2. Activity/body movement: This includes fidgeting, pulling away, flinching, refusing to move, thrashing, resistance to care, clenched fists, fetal position, and rigidity.

3. Social/personality/mood: Here, providers make note of physical or verbal aggression, not wanting to be touched, irritability, or anxious/upset demeanor.

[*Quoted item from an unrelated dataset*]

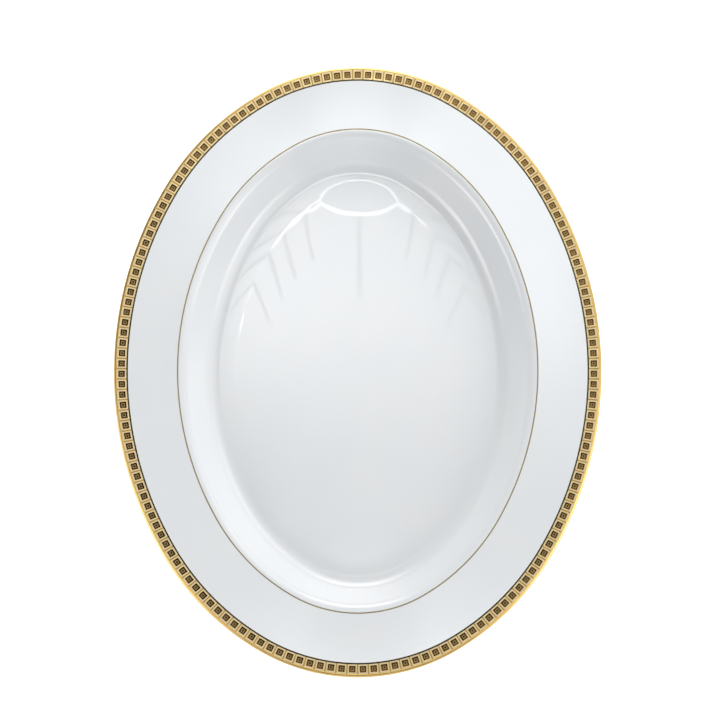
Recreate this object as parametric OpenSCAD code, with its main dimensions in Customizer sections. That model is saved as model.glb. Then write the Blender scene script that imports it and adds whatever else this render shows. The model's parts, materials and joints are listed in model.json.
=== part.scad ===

4. Other: This section observes physiological changes, eating and sleeping changes, and vocal behaviors, as well as tears, sweating, crying, and vocalization for pain (like “ouch”), and moaning/groaning.

Additional Scales

Pain can have complex etiology, and it can also be the culprit behind other conditions. Chronic pain, in particular, can disrupt other functions and further lower quality of life. Associated psychological comorbidities are sleep disturbances, depression, anxiety, and substance-related disorders.8

Patients with comorbidities may be well served by additional assessments like the Patient Health Questionnaire-9, a self-reported depression rating scale.

3 Things to Keep in Mind

  • In some cases, assessment methods can be combined. For example, patients may answer a questionnaire, label the source of their pain on a drawing of a human diagram, and exhibit observational or behavioral characteristics.
  • Absence of characteristics like the ones described in the PACSLAC doesn’t mean patients aren’t in pain. Even if they don’t physically look like they’re in pain, it may just be because they’re gotten used to its intensity.
  • Everyone has a different pain tolerance or threshold. What’s unbearable to one patient may be baseline for another.

Overall, patients benefit when providers thoroughly assess pain. Tools differ in reliability and validity, but providers’ recognition and efforts to evaluate pain can make all the difference to patients who don’t know how to express what’s troubling them.

References

1. Hawker GA, Mian S, Kendzerska T, French M. Measures of adult pain: Visual Analog Scale for Pain (VAS Pain), Numeric Rating Scale for Pain (NRS Pain), McGill Pain Questionnaire (MPQ), Short-Form McGill Pain Questionnaire (SF-MPQ), Chronic Pain Grade Scale (CPGS), Short Form-36 Bodily Pain Scale (SF-36 BPS), and Measure of Intermittent and Constant Osteoarthritis Pain (ICOAP). Arthritis Care Res. 2011;63(Suppl 11):S240-S252.

2. de C Williams AC, Davies HT, Chaudury Y. Simple pain rating scales hide complex idiosyncratic meanings. Pain. 2000;85(3):457-463.

3. Gould D, Kelly D, Goldstone L, Gammon J. Examining the validity of pressure ulcer risk assessment scales: developing and using illustrated patient simulations to collect the data. J Clin Nurs. 2000;10(5):697-706.

4. Bulloch B, Garcia-Filion P, Notricia D, Bryson M, McConahay T. Reliability of the color analog scale: repeatability of scores in traumatic and nontraumatic injuries. Acad Emerg Med. 2009;16(5):465-469.

5. Ngamkham S, Vincent C, Finnegan L, Holden JE, Wang ZJ, Wilkie DJ. The McGill Pain Questionnaire as a Multidimensional Measure in People with Cancer: An Integrative Review. Pain Manag Nurs. 2012;12(1):27-51.

6. Fuchs-Lacelle S, Hadjistavropoulos T. Development and preliminary validation of the pain assessment checklist for seniors with limited ability to communicate (PACSLAC). Pain Manag Nurs. 2004;5(1):37-49.

7. Tracy B, Morrison RS. Pain management in older adults. Clin Ther. 2013;35(11):1659-1658.

8. Katzman MA, Pawluk EJ, Tsirgielis D, D’Ambrosio C, Anand L, et al. Beyond chronic pain: How best to treat psychological comorbidities. J Fam Pract. 2014;63(5):260-264.